Brent went on to add:

“Not every issue changes people’s votes. As a rule, and contrary to popular political class conviction, policies in isolation don’t much affect election results, in part because they aren’t necessarily believed. The ‘vibe’, what the party is ‘about’, is much more important, and that of course is influenced by policy announcements.”

On that we agree.

It is the job of politicians to bet which issues will be “salient” on election day and which will be nothing more than the fish-and-chip wrappers of tomorrow. Brent’s “best guess” about the salience of the penalty rate issue was six times higher than the result of our June poll.
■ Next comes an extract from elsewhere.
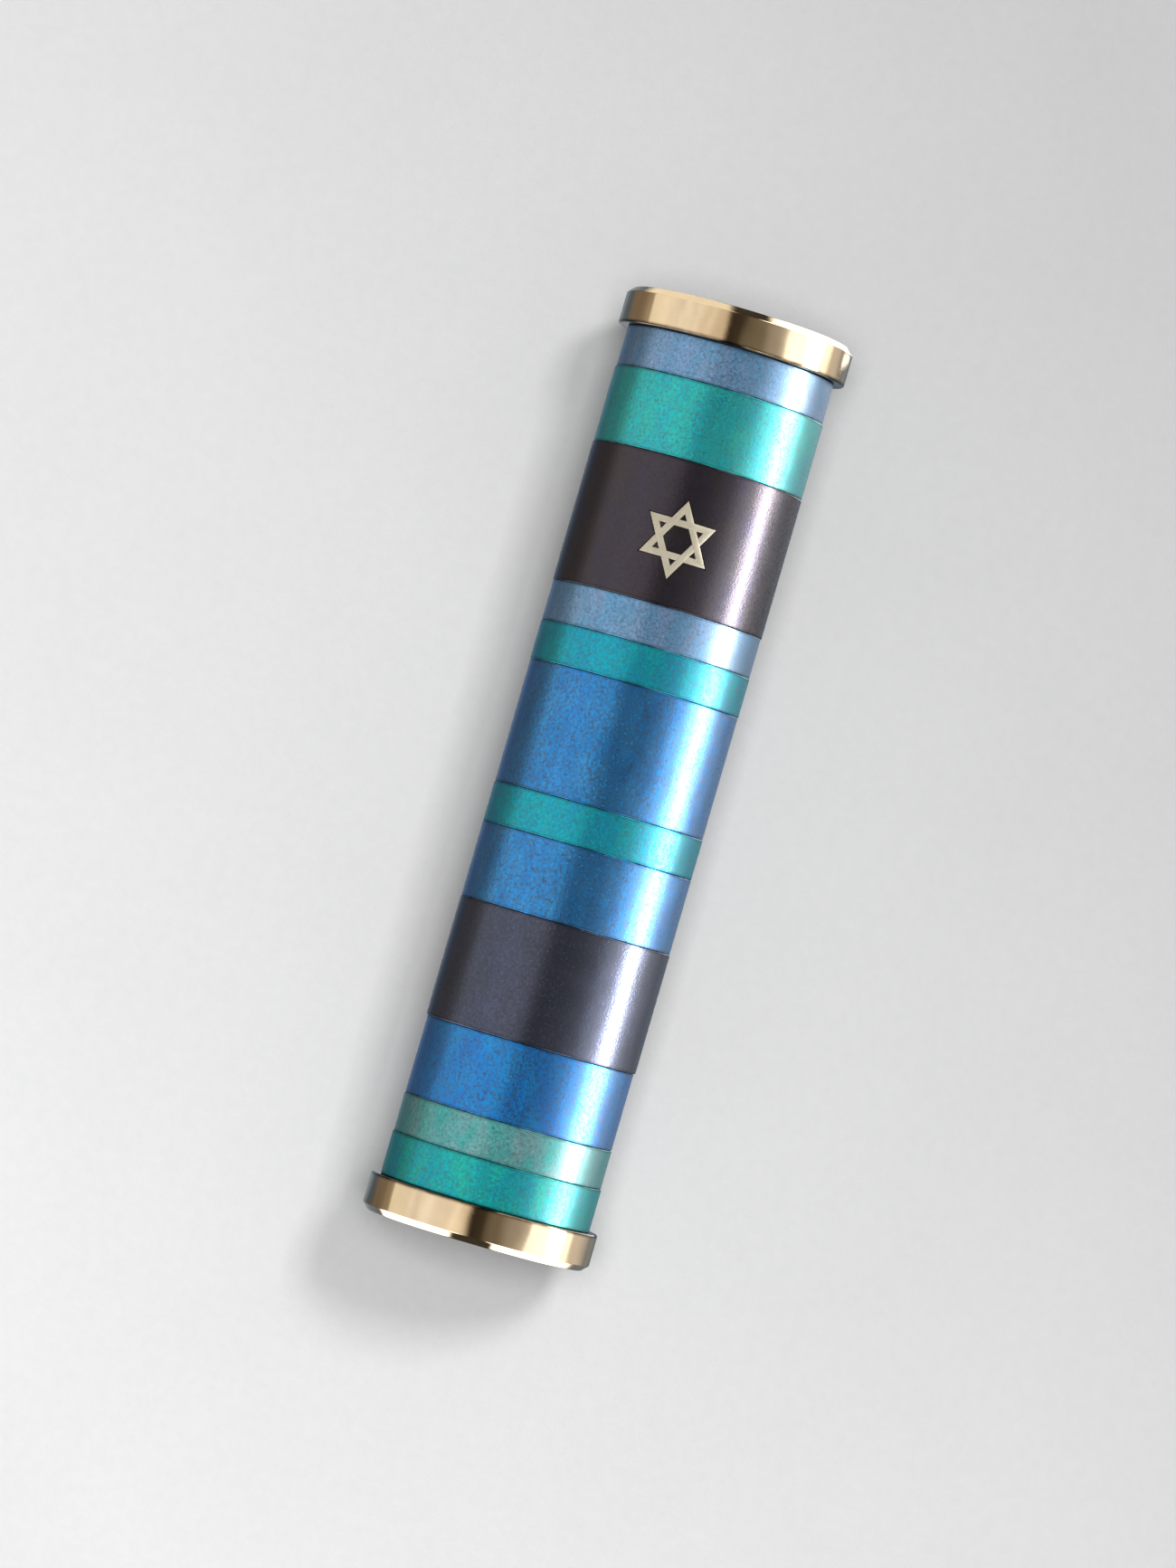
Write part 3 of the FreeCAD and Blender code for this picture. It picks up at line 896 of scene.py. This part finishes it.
def let_in_star(mesh):
    """Sinks the star's pocket into its ring and gives the cut surface its exact normals again."""
    collection = bpy.context.scene.collection
    blank = bpy.data.objects.new("ring_blank", mesh)
    collection.objects.link(blank)
    half = STAR_STROKE / 2 + STAR_GAP
    overrun = 1.0
    floor, top = EMBLEM_WALL - STAR_SET_IN, EMBLEM_WALL + overrun
    across = [(-half, floor, False), (half, floor, False), (half, top, False), (-half, top, False)]
    cutters = []
    for pointing in (1, -1):
        cutter_mesh = new_mesh("star_cutter", *triangle_band(pointing, across))
        face_outwards(cutter_mesh)
        cutter = bpy.data.objects.new("star_cutter", cutter_mesh)
        collection.objects.link(cutter)
        cut = blank.modifiers.new("pocket", "BOOLEAN")
        cut.operation = "DIFFERENCE"
        cut.solver = "EXACT"
        cut.object = cutter
        cutters.append(cutter)
    bpy.context.view_layer.update()
    evaluated = blank.evaluated_get(bpy.context.evaluated_depsgraph_get())
    pocketed = bpy.data.meshes.new_from_object(evaluated)
    pocketed.name = mesh.name
    for spare in [blank] + cutters:
        bpy.data.objects.remove(spare)
    if "rim" in pocketed.attributes:
        pocketed.attributes.remove(pocketed.attributes["rim"])
    give_turned_normals(pocketed, EMBLEM_WALL)
    return pocketed


def give_turned_normals(mesh, radius):
    """Radial normals on the ring's outer wall, flat ones everywhere else."""
    tolerance, steepest = 0.01, 0.1
    smooth(mesh)
    normals = [None] * len(mesh.loops)
    for polygon in mesh.polygons:
        places = [mesh.vertices[vertex].co for vertex in polygon.vertices]
        on_wall = all(abs(math.hypot(place.x, place.y) - radius) <= tolerance for place in places)
        for loop in polygon.loop_indices:
            place = mesh.vertices[mesh.loops[loop].vertex_index].co
            if on_wall and abs(polygon.normal.z) < steepest:
                normals[loop] = Vector((place.x, place.y, 0)).normalized()
            else:
                normals[loop] = polygon.normal.copy()
    mesh.normals_split_custom_set(normals)


def build_emblem():
    half, bevel, crown = STAR_STROKE / 2, 0.09, 0.03
    corner = bevel * 0.3
    floor, top = EMBLEM_WALL - STAR_SET_IN, EMBLEM_WALL + STAR_PROUD
    across = [
        (-half, floor, False), (half, floor, False), (half, top - bevel, True),
        (half - corner, top - corner, True), (half - bevel, top, True),
        (0.0, top + crown, True), (-half + bevel, top, True),
        (-half + corner, top - corner, True), (-half, top - bevel, True),
    ]
    vertices, faces = [], []
    for pointing in (1, -1):
        more, more_faces = triangle_band(pointing, across)
        faces += [[v + len(vertices) for v in face] for face in more_faces]
        vertices += more
    mesh = creased_mesh("emblem_star_woven", vertices, faces, 28)
    add_piece("emblem_star_woven", mesh, SILVER, "case", "emblem_silver", "emblem_star")


def build_scroll():
    """One sheet rolled up, its edge waving a little, with its real thickness."""
    thickness, pitch, inner, length = 0.25, 0.6, 5.0, 100.0
    linear, quadratic = inner + thickness / 2, pitch / (4 * math.pi)
    turn = (math.sqrt(linear**2 + 4 * quadratic * length) - linear) / (2 * quadratic)
    along, tall = 420, 40
    ripple_depth, wave_depth = 0.05, 0.07
    vertices, faces = [], []

    def place(side, i, k):
        angle = turn * i / along
        share = k / tall
        height = SHEET_LOW.z + (SHEET_HIGH.z - SHEET_LOW.z) * share
        ripple = ripple_depth * math.sin(3.1 * angle + 5 * share) * (2 * share - 1) ** 2
        radius = inner + pitch * angle / (2 * math.pi) + thickness * side + ripple
        edge_wave = wave_depth * math.sin(1.7 * angle) * (1 if k == tall else 0)
        return (radius * math.cos(angle), radius * math.sin(angle), height - abs(edge_wave))

    for side in (0, 1):
        for i in range(along + 1):
            vertices += [place(side, i, k) for k in range(tall + 1)]
    layer = (along + 1) * (tall + 1)

    def index(side, i, k):
        return side * layer + i * (tall + 1) + k

    for i in range(along):
        for k in range(tall):
            faces.append([index(1, i, k), index(1, i + 1, k), index(1, i + 1, k + 1),
                          index(1, i, k + 1)])
            faces.append([index(0, i, k), index(0, i, k + 1), index(0, i + 1, k + 1),
                          index(0, i + 1, k)])
        for k in (0, tall):
            faces.append([index(0, i, k), index(0, i + 1, k), index(1, i + 1, k), index(1, i, k)])
    for i in (0, along):
        for k in range(tall):
            faces.append([index(0, i, k), index(1, i, k), index(1, i, k + 1), index(0, i, k + 1)])
    mesh = creased_mesh("parchment_roll", vertices, faces, 40)
    add_piece("parchment_roll", mesh, PARCHMENT, "scroll", "parchment", "parchment_scroll")


def rounded_slab(name, x_low, x_high, y_low, y_high, z_low, z_high, corner, square_ends=()):
    """A slab with rounded corners seen from behind, given about the case's axis."""
    outline = []
    for x, z, start in ((x_high, z_low, -90), (x_high, z_high, 0), (x_low, z_high, 90),
                        (x_low, z_low, 180)):
        side_x = -1 if x == x_high else 1
        side_z = -1 if z == z_high else 1
        if z in square_ends:
            outline.append((x, z))
            continue
        for step in range(SLAB_STEPS + 1):
            angle = math.radians(start + 90 * step / SLAB_STEPS)
            outline.append((x + side_x * corner + corner * math.cos(angle),
                            z + side_z * corner + corner * math.sin(angle)))
    count = len(outline)
    vertices = [(x, y, z) for y in (y_low, y_high) for x, z in outline]
    faces = [list(range(count)), list(range(2 * count - 1, count - 1, -1))]
    faces += [[i, count + i, count + (i + 1) % count, (i + 1) % count] for i in range(count)]
    return creased_mesh(name, vertices, faces, 30)


def build_strip():
    """Foam tape with its waxed liner, which is slit across the middle for peeling."""
    liner = 0.12
    slit = 0.25
    corner = 1.5
    back = STRIP_HIGH.y - AXIS_Y
    front = STRIP_LOW.y - AXIS_Y
    foam = rounded_slab("strip_foam", STRIP_LOW.x, STRIP_HIGH.x, front, back - liner,
                        STRIP_LOW.z, STRIP_HIGH.z, corner)
    add_piece("strip_foam", foam, FOAM, "case", "foam_tape", "adhesive_strip")
    for name, low, high in (("strip_liner_upper", slit / 2, STRIP_HIGH.z),
                            ("strip_liner_lower", STRIP_LOW.z, -slit / 2)):
        cut_end = low if low > 0 else high
        mesh = rounded_slab(name, STRIP_LOW.x, STRIP_HIGH.x, back - liner, back, low, high,
                            corner, square_ends=(cut_end,))
        add_piece(name, mesh, LINER, "case", "foam_tape")


def add_stage():
    """The sheet of paper that the case lies on."""
    reach = 2.5
    behind = 0.0003
    corners = [(-reach, behind, -reach), (reach, behind, -reach), (reach, behind, reach),
               (-reach, behind, reach)]
    mesh = new_mesh("paper_sheet", corners, [(0, 1, 2, 3)])
    mesh.materials.append(PAPER)
    sheet = bpy.data.objects.new("paper_sheet", mesh)
    sheet.visible_glossy = False
    sheet.visible_diffuse = False
    sheet.visible_shadow = False
    bpy.context.scene.collection.objects.link(sheet)


add_camera()
add_lights()
add_world()
build_rings()
build_caps()
build_tube()
build_o_rings()
build_emblem()
build_scroll()
build_strip()
add_stage()
bpy.context.scene.view_settings.view_transform = "Standard"
bpy.context.scene.cycles.caustics_reflective = False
Maybe his gut instinct that voters don’t care about the wages they, their children and their grandchildren earn is correct. Maybe the right’s views that voters obsess about tax rises but don’t care about wage cuts is spot on. John Howard was willing to bet on that feeling, and no doubt Bill Shorten is hoping that Malcolm Turnbull will as well.

No one has ever suggested that any one opinion poll can divine the objective truth of voters’ opinions and intentions. But when multiple well-designed polls run by a diverse range of reputable companies such as the ones used by the Australia Institute suggest an issue is a turn-off for voters, it is a brave political scientist who simply prefers to trust their gut. Like a flashing red light on your dashboard, opinion polling can be a false alarm, but most drivers stop and check their oil nonetheless.

The Australia Institute is a fiercely independent think tank. Our research is independent of any political party. We thought hard about which questions to ask and thought carefully about how to present them. Of course, anyone is free to analyse any polling outcomes as they see fit — indeed we encourage it — but those that seek to undermine the validity of these results via name-calling only do themselves a disservice.